Hackman won two Oscars in his career, both for deeply worthy performances. He probably deserved to win more. At the very least, I’d say he gave the best performances of the year — not just for whatever category he would have been placed in but of all film actors in all roles — in 1988, in Mississippi Burning, and in 2002, in The Royal Tenenbaums. To this day, whenever I point out that Hackman wasn’t even nominated for an Academy Award for his amazing performance in Francis Ford Coppola’s The Conversation, I have to go and double-check. I just did. That’s how unbelievable it is to me. If pressed to select the best film performance of all time, Hackman’s turn as Harry Caul is the one I would name. Given a character who’s insular by nature, Hackman burrows so deeply into him that I almost have a hard time recognizing it as acting. It’s more like embodiment.
It’s probably not quite right to say that Hackman never gave a bad performance, but I’d have a hard time naming one. Even in subpar material, and there was plenty of that across Hackman’s long career, he brought a strident authenticity to his work.
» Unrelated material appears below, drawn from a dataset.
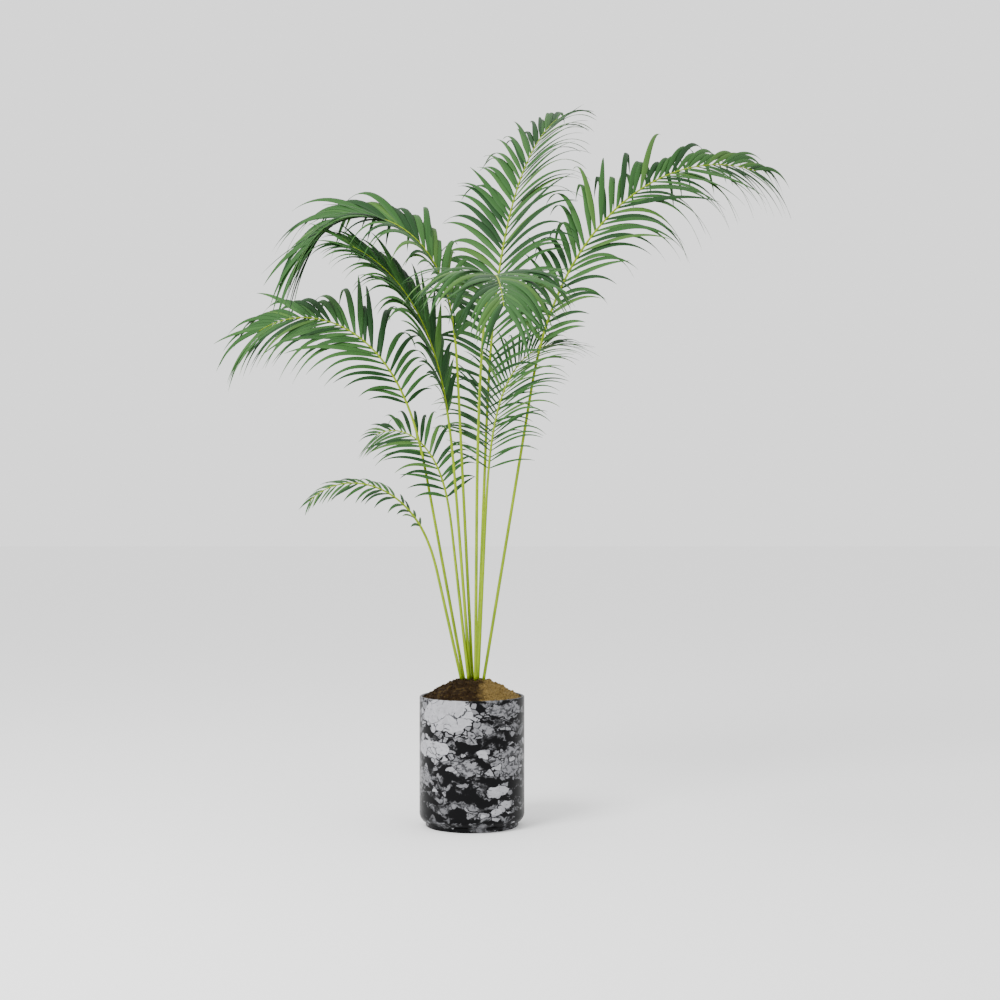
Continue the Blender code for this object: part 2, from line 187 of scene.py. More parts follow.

Even when he was clearly screwing around a little bit — as Lex Luthor in the Superman films, as the villainous gunslinger mayor in Sam Raimi’s underrated Western The Quick and the Dead, playing the popcorn movie version of Harry Caul in Enemy of the State — Hackman couldn’t help but make the character grounded and real. When the film’s artistry matched Hackman’s own, he was virtually unmatched. There’s a reason his Best Supporting Actor Oscar win for Clint Eastwood’s Unforgiven was in little doubt from the moment the Western first flickered up on a screen. Part of his brilliance was the way he could play individual moments just a shade off of what was expected, putting a little English on the ball, as still make them perfectly natural. This quality was especially impressive with dialogue that surely looked very plain on the page; think of him as Senator Keeley in The Birdcage, discussing the family drive to Florida with numbing aimless detail that is a more brutal a takedown of the vacuousness of political rhetoric than can be found in the most focused, complex satires.
When I saw Hackman at the bookstore all those years ago, he acknowledged that he still liked acting. It was the business that he couldn’t abide any longer. It is hard to imagine what the current filmmaking ecosystem could have offered an actor like him. Superman notwithstanding, I don’t envision him getting much purchase or satisfaction in a time when costly tentpoles or inventively frugal indies are the only options. Hackman plied his trade in movies that strove for meaning rather than spectacle, that scratched around at humanity with an eager sense of discovery. Luckily, those movies were available to him for a long time. And those of who look to that big screen for inspiration and to help make meaning of a mixed-up world, we are the beneficiaries.